Gemeinsame Sozialarbeit der verschiedenen Konfessionen
Was macht das Bistum Essen so besonders? Und wodurch wird es im Innersten zusammengehalten? Diese zentralen Fragen werden von den Autorinnen und Autoren, die aus allen Teilen des Ruhrgebietes stammen und unter denen sich Medienschaffende, Museumspädagogen und Mitarbeitende der Diözese befinden, sehr vielschichtig beantwortet. Eine Besonderheit nennt Miriam Niekämper: „Schon vor der Gründung des Bistums und auch später haben sich viele Laien in Verbänden oder Orden sehr stark sozial engagiert.“
Sebastian Eck ergänzt: „Der Katholizismus im Bistum Essen ist allein aufgrund seiner Entstehungsgeschichte und der gesellschaftlichen Situation hier im Ruhrgebiet von Anfang an sehr plural. Die Menschen der unterschiedlichen Konfessionen haben sehr eng nebeneinander gewohnt und auch in der Sozialarbeit miteinander kooperiert.“ Zudem ist das Ruhrbistum aus drei verschiedenen Diözesen zusammengesetzt. Diese Vielfältigkeit, die das Bistum ausmache, spiegele sich auch in der Auswahl der Objekte und Autoren wider.

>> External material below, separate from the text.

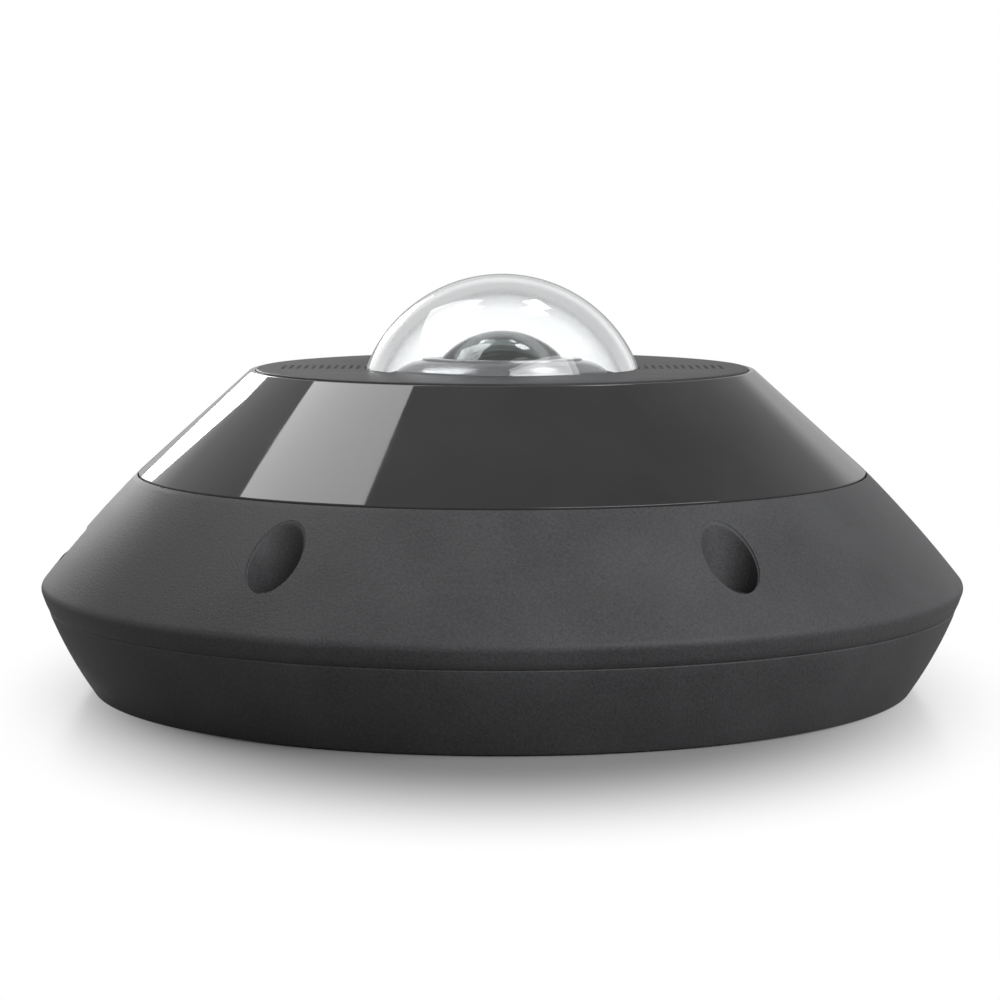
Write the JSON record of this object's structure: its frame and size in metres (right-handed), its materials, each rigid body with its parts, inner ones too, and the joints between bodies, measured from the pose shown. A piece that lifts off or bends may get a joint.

Experimentierfeld für das Zusammenleben
„In diesem Bistum sind Dinge viel früher und moderner gelaufen als woanders. Das hier war immer eine Reformdiözese, ein Experimentierfeld“, erklärt Florian Bock. So könne man auch das Zusammenleben der evangelischen und katholischen Christen an der Ruhr bezeichnen. „Wichtig für das 21. Jahrhundert ist, dass die Solidarität, die als christlicher Wert vielleicht auch als besonderes Merkmal für den Katholizismus an der Ruhr steht, weiter fortgeführt wird – auch wenn wir immer weniger Christen und Christinnen werden“, betont Florian Bock.